Cordelia Holland of Holland Accounting and Tax Services said she hasn’t seen much of a change in business, partially because many clients like the security of working with an accountant.

“Even with the changes and free (preparation) options the IRS is offering, a lot of customers feel more secure” seeing their accountants, Holland said.

One issue Sells said his office had encountered was frequent work stoppages due to bad weather during the winter.

“There was one day where we had 15 people who didn’t come to work,” he said. “If you lose a whole day of work, that throws you way behind.”

Holland said her office lost a day or so of productivity as well.

“I do think the snow days hurt us a little bit, because a lot people wanted to stay home and enjoy (the weather),” Holland said.

Though she said any impact the weather had on business was made up by a couple of late nights, another issue that affected her office on Fayette Street has been the construction of the New College Institute’s new building nearby.

“The New College (building) has been a major hindrance to me, because a lot of customers ... couldn’t determine whether we were open or closed,” Holland said.

Though businesses have to submit their returns by March 15, Sells said individual tax preparation often doesn’t heat up until then, making the final month a mad dash.

“It takes about a month for everybody to get their information together” because interest statements and W-2 forms don’t arrive in the mail until then, Sells said.

“The more complicated (the returns) are, the later they are coming in. Everybody’s working twice as hard — we’ve added extra help,” he added.

Pam Hairston of Pam Hairston Tax Service said she has added more clients this year compared to last — mostly of the last-minute variety.

“More people are filing late ... they just didn’t feel like filing on time,” she said.

However, Hairston added that she does have several clients who were out of the country for reasons such as military service and could not be here to file.

Sells said some clients who have filed their Virginia tax returns have complained about the debit cards the state issued beginning last year, rather than cutting checks.

“In years past, the state would mail you a refund check,” Sells said. “Now, they won’t. They’ll deposit your refund in the bank or they’ll give you a debit card, and the cards have all sorts of snags with them.”

Joel Davison, communications director with the Virginia Department of Taxation, said the debit cards were mandated by the General Assembly in 2012. “Some people are still getting checks ... but you can’t request one.”

Holland said some customers — particularly the elderly — have complained about having to go online to activate the state debit cards or do so at a retailer. Many clients come to her office to have theirs activated, she said.

“My customers really don’t like it. Most customers choose direct deposit,” she added.

Davison admitted there were some problems with the cards during last year’s rollout, but he said those mostly have been resolved.

“Any time you have a huge program that’s completely different than what was offered before, there are going to be a couple minor snags,” he said. For example, a few people might be charged bank fees on their cards. “Those (get) resolved pretty quickly,” he said.
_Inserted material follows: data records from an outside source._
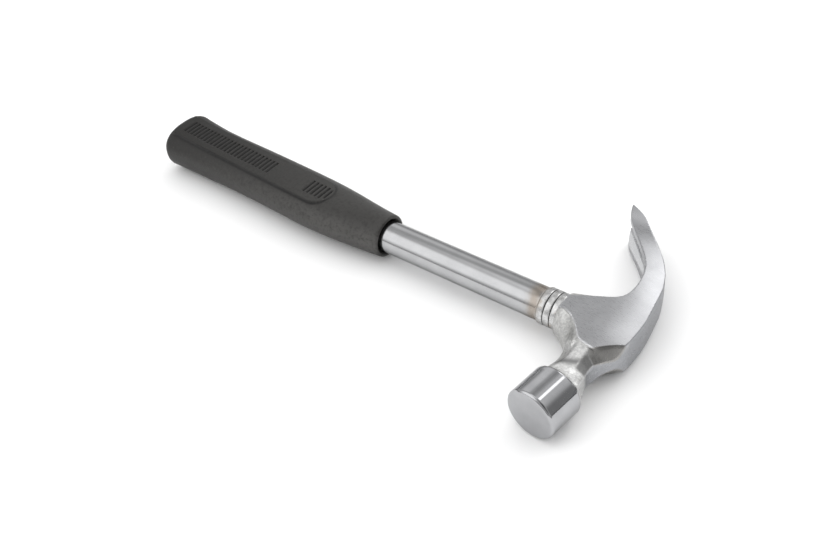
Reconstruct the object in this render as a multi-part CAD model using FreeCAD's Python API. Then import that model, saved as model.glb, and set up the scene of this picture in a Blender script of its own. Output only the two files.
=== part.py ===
"""Claw hammer: forged head, tubular steel shaft, steel expander plug and moulded rubber grip.

Millimetres.  The hammer lies on its side: +X runs along the shaft from the butt to the crown,
+Y runs along the head from the striking face to the claw, +Z is up, square to the cheeks.
Everything is drawn about the shaft's axis and moved at the end, so that the origin is the
bottom centre of the whole hammer's box.
"""
import FreeCAD, Part
import math
import os

V = FreeCAD.Vector

# ---- driving dimensions -------------------------------------------------------------------
TUBE_R = 8.75               # outside radius of the shaft tube
TUBE_WALL = 1.5
TUBE_TOP_X = 1.0            # end of the tube inside the head
TUBE_BUTT_X = -288.0        # end of the tube inside the grip
BEAD_R = 9.6                # three upset beads under the head
BEAD_GROOVE_R = 9.0
BEAD_PITCH = 3.75
BEAD_COUNT = 3

HEAD_FOOT_X = -27.6         # lower end of the eye boss, where the last bead bears
SOCKET_DEPTH = 28.8         # blind socket for the tube
CHEEK_HALF = 11.0           # ground cheeks are flat at +-CHEEK_HALF
RIDGE_HALF = 4.6            # half width of the crown's band where it runs down the neck
BOSS_Y = -0.5               # the boss stands a little towards the bell
BOSS_FOOT_R = 11.3
BOSS_TOP_R = 14.6
BOSS_TOP_X = -11.0

BELL_R = 13.25              # striking bell
BELL_DROOP = 7.0            # degrees that the bell leans towards the grip
FACE_AT = 63.8              # striking face, measured along the bell's axis from the shaft's axis
FACE_CHAMFER = 1.0
BELL_LENGTH = 20.2
BELL_SHOULDER = 2.4         # rounded back edge of the bell

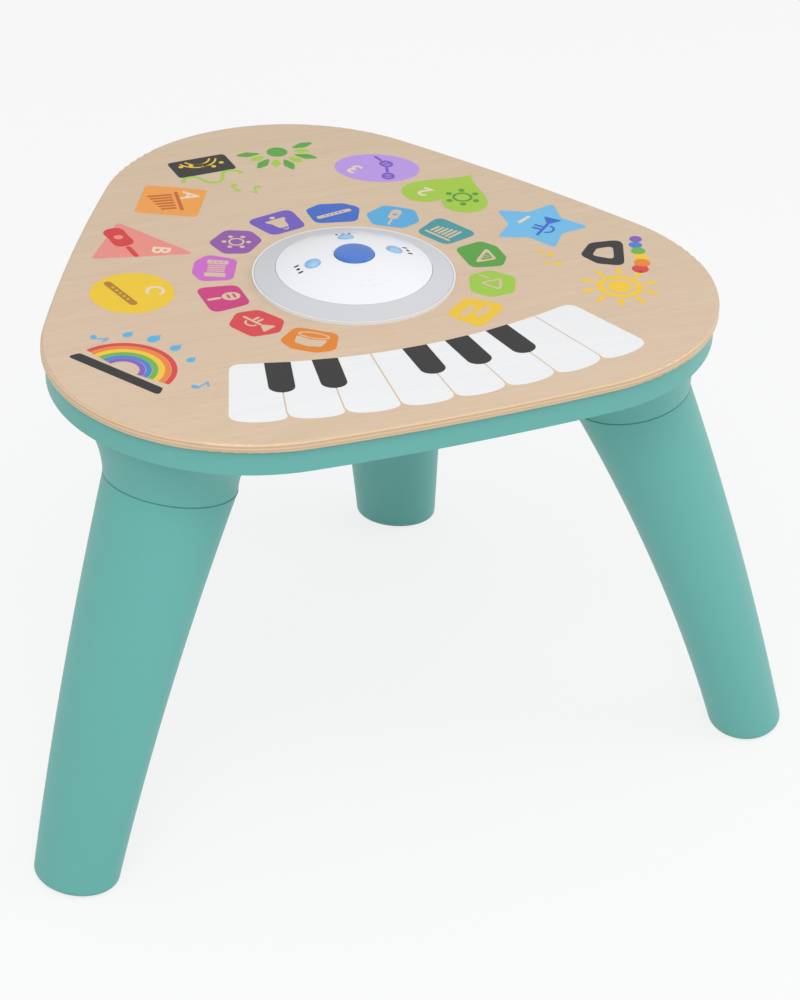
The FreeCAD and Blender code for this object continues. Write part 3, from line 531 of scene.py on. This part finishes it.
# Tile outlines in turn, drawn with the table's edge at the bottom
TILE_FORMS = [
    [(-16, 14), (16, 14), (21, -9), (9, -17), (-9, -17), (-21, -9)],
    [(-13, 15), (11, 17), (21, 2), (12, -17), (-12, -17), (-21, 0)],
    [(-15, 16), (15, 16), (20, -15), (-20, -15)],
]


def music_tiles():
    shown = []
    for i, (name, colour) in enumerate(TILES):
        azimuth = TILE_START - i * TILE_STEP
        x, y, turn = facing_in(azimuth, TILE_RING)
        form = rounded(TILE_FORMS[i % 3], 7.5)
        printed(f"tile_{name}", moved([form], x, y, turn), printed_ink(f"ink_{name}", ink(*colour)))
        shown += moved(SIGNS[i](), x, y, turn, 0.98)
    printed("tile_signs", shown, PLYWOOD, 2)


# Keyboard: eight fanned white keys with scalloped fronts, and five black keys
KEY_PITCH = 39.0
KEY_COUNT = 8
KEY_TAPER = 0.84
BACK_MIDDLE = -112.0
BACK_BOW = 407.0
FRONT_MIDDLE = -179.0
FRONT_BOW = 560.0
SCALLOP = 10.5
KEY_GAP = 0.55
BLACK_AFTER = (1, 2, 4, 5, 6)
BLACK_WIDE = 18.5
BLACK_SHARE = 0.62


def key_back(x):
    return BACK_MIDDLE + x * x / (2 * BACK_BOW)


def key_front(x):
    return FRONT_MIDDLE + x * x / (2 * FRONT_BOW)


def key_line(edge, share):
    """A point on the line between two keys, from the back (0) to the front (1)."""
    low = (edge, key_front(edge))
    high = (edge * KEY_TAPER, key_back(edge * KEY_TAPER))
    return high[0] + (low[0] - high[0]) * share, high[1] + (low[1] - high[1]) * share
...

Davison said issuing debit cards or direct deposit for refunds saves the state about $200,000 a year, but Sells and Holland were skeptical.

“There’s no way they can convince me it’s cheaper to give out a plastic debit card than it is to cut a check,” he said.

“They say that it’s cheaper to make those, and I guess I haven’t completely wrapped my head around that,” Holland added. “Paper is cheaper than plastic,” she said.

Davison advised taxpayers who receive state refunds to opt for direct deposit, however, because most people receive their state refunds into their bank account within six days.

“It’s your money,” he said. “Why not get it as quickly as you can, safely to your bank account?